Wednesday, 31 May 2017: 09:10
Grand Salon A - Section 4 (Hilton New Orleans Riverside)
Fabrication of ultra-high surface area electrodes can improve sensitivity for analyte detection. Here we report a scalable method for producing three-dimensional, nanoscale woodpile structures of cerium oxide for use in glucose sensors. A CeO2
nanoparticle based ink was used to directly pattern 500 nm wide grid structures via a solution-based soft nanoimprint lithography technique. The residual layer of the imprinted pattern was minimized by optimization of CeO2 concentration, speed and time of spin coating. Multi-layered woodpile structures of CeO2
were then achieved by a layer-by-layer imprint strategy. To prevent defects at the intersection of the layers, titanium diisopropoxide bis(acetylacetonate) was added as a binder.

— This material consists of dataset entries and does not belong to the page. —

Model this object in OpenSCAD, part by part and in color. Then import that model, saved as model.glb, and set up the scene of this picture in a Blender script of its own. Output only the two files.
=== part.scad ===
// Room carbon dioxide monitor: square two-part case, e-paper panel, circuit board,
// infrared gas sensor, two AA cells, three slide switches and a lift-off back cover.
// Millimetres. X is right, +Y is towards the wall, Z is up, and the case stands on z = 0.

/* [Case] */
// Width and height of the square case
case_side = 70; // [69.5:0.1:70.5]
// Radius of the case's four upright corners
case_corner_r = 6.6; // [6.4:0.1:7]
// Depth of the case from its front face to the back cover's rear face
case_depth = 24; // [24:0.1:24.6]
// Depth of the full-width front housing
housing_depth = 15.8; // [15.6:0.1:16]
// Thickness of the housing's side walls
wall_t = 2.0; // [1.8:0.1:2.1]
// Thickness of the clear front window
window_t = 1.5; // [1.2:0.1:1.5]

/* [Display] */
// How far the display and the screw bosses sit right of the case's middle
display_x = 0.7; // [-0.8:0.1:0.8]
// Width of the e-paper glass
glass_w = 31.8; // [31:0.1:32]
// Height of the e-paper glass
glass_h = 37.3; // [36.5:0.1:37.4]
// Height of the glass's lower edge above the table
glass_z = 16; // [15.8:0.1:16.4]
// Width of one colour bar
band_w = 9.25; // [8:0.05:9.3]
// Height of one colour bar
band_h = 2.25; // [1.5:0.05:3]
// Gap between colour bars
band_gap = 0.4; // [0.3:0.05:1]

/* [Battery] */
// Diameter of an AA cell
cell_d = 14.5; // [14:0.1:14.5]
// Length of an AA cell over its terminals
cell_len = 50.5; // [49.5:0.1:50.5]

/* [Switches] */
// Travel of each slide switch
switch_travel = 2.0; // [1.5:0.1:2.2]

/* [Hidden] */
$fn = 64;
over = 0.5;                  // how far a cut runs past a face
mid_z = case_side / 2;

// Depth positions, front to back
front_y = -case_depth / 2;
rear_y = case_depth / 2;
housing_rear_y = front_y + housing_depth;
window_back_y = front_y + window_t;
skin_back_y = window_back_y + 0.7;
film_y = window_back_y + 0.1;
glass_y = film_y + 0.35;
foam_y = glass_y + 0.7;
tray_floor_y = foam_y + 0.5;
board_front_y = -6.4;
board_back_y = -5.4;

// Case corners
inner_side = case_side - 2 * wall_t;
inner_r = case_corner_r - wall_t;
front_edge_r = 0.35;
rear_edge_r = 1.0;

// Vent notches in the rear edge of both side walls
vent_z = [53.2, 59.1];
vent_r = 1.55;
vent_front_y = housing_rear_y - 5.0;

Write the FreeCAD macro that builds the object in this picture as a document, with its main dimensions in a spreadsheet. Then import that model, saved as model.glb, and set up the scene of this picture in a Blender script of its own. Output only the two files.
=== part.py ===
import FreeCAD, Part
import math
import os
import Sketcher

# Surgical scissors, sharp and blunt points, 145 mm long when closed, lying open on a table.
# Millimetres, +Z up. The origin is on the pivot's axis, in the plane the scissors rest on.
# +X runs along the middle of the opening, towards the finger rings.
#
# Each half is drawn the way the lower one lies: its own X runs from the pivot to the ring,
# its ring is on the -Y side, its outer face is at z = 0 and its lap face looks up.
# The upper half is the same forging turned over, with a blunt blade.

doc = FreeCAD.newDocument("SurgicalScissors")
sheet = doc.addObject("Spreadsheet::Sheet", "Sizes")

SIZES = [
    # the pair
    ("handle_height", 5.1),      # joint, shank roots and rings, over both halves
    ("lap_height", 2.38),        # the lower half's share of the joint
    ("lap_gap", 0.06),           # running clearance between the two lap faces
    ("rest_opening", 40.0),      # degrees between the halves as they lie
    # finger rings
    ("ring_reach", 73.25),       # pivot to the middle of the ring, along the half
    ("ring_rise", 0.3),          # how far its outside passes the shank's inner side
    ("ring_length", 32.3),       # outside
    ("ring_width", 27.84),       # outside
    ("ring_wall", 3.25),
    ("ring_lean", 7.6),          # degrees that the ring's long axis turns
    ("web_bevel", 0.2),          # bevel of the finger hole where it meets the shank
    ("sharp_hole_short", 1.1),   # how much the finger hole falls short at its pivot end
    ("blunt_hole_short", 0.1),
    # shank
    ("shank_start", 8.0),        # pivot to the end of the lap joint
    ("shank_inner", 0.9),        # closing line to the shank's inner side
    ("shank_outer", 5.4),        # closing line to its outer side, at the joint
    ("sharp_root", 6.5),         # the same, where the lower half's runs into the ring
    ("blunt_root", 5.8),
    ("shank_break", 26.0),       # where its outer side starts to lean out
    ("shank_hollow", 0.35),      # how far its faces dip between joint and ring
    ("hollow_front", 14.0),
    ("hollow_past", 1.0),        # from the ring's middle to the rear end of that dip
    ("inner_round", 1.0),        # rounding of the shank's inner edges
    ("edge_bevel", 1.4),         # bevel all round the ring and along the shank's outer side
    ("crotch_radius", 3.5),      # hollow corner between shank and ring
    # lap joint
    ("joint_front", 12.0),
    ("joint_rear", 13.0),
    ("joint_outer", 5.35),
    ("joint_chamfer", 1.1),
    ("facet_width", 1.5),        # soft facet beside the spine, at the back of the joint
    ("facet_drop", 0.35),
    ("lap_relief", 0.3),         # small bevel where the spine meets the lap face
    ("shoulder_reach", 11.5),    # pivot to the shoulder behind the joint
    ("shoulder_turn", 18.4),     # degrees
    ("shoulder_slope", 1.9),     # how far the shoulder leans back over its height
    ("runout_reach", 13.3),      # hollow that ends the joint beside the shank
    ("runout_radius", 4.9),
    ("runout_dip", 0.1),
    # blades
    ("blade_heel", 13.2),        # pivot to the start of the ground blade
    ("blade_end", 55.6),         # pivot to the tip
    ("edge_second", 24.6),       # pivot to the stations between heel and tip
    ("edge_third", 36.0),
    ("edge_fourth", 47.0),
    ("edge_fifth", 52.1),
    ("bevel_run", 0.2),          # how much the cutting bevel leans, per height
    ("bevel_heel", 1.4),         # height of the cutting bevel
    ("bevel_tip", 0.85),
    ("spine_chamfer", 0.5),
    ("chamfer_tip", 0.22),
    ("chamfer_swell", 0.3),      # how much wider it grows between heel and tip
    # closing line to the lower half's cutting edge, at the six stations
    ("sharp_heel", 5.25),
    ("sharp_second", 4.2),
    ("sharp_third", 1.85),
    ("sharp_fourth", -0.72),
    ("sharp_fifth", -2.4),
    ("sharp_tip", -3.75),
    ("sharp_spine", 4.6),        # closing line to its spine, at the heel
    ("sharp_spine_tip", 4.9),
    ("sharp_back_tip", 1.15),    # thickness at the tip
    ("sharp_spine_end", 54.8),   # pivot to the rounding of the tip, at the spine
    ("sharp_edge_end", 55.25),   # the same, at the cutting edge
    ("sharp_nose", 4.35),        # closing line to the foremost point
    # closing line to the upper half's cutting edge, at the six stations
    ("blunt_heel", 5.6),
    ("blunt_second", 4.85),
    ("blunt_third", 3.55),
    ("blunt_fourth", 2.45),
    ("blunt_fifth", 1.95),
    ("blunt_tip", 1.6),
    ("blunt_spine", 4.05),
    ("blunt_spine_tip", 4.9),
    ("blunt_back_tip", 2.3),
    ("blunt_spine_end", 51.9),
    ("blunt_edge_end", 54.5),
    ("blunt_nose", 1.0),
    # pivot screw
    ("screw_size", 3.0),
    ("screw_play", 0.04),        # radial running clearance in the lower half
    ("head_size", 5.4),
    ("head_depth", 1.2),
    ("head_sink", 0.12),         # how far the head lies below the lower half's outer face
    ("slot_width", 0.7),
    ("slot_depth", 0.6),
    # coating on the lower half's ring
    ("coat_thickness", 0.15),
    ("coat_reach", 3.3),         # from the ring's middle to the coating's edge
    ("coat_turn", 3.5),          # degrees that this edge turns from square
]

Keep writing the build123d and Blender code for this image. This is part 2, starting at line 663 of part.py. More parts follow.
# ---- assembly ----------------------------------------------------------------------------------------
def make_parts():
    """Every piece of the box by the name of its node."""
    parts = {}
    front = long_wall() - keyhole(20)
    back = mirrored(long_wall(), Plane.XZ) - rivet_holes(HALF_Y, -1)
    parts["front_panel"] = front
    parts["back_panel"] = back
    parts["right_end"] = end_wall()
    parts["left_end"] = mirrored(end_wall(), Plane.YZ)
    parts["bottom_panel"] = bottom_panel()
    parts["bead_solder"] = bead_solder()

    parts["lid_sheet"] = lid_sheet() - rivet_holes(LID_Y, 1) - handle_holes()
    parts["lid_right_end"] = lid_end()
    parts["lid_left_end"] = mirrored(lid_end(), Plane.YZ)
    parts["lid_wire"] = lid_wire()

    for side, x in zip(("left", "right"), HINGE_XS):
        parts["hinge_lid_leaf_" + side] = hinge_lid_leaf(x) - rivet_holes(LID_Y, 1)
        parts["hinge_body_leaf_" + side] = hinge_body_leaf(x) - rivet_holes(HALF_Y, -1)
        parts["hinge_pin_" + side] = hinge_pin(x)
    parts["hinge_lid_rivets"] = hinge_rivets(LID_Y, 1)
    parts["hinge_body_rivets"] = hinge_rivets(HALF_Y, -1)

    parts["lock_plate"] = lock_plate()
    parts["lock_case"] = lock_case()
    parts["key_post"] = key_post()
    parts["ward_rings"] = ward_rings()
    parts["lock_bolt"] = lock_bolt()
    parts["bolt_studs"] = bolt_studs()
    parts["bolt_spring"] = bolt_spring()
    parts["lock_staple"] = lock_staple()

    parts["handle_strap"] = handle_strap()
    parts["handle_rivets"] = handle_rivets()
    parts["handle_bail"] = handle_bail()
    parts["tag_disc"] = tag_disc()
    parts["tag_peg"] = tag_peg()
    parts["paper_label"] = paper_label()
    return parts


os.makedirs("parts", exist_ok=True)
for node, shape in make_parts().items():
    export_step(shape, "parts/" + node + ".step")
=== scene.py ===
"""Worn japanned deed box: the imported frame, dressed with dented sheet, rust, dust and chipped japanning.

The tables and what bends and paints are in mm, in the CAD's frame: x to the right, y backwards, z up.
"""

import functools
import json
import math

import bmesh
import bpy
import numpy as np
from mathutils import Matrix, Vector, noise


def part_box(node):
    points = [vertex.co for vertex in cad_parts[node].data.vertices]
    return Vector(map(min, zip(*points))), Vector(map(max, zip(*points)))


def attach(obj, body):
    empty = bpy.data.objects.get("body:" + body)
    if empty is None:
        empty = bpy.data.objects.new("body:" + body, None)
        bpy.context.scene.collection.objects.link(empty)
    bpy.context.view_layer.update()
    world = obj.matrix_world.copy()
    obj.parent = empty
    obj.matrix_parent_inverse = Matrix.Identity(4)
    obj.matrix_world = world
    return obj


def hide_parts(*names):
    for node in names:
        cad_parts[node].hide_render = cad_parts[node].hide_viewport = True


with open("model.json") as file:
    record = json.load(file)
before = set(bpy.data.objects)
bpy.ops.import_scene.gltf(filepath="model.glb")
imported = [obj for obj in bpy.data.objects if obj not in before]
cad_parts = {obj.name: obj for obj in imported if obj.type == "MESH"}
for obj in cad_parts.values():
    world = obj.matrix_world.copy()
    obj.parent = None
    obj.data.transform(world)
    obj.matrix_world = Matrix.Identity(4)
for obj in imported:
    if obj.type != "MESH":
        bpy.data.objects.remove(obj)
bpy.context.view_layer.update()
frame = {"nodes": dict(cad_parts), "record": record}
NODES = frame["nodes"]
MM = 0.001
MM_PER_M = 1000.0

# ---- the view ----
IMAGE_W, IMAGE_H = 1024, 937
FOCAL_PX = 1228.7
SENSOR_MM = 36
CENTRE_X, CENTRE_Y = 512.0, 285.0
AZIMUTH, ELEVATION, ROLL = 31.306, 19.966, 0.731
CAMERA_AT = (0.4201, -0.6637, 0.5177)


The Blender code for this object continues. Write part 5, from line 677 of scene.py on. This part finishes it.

SEM data revealed that three-dimensional woodpile cerium oxide structures were successfully fabricated over a large areas.
Then, an enzymatic glucose sensor was fabricated by printing such a CeO2 woodpile structure on a gold-coated substrate. Cyclic voltammetry and chronoamperometry were applied for detecting glucose in PBS buffer solution (50 mM, pH 7.0, 25 °C). Experimental data showed the sensitivity of glucose sensors can be improved by increasing the number of layers. The tetralayer CeO2 glucose sensors exhibited high sensitivity (8.2 µA mM-1 cm-2), short response time (1-2 s) and long linear range (0.02 mM-2.0 mM). These results indicated the three-dimensional woodpile structure of CeO2 is a promising material for high sensitivity biosensors.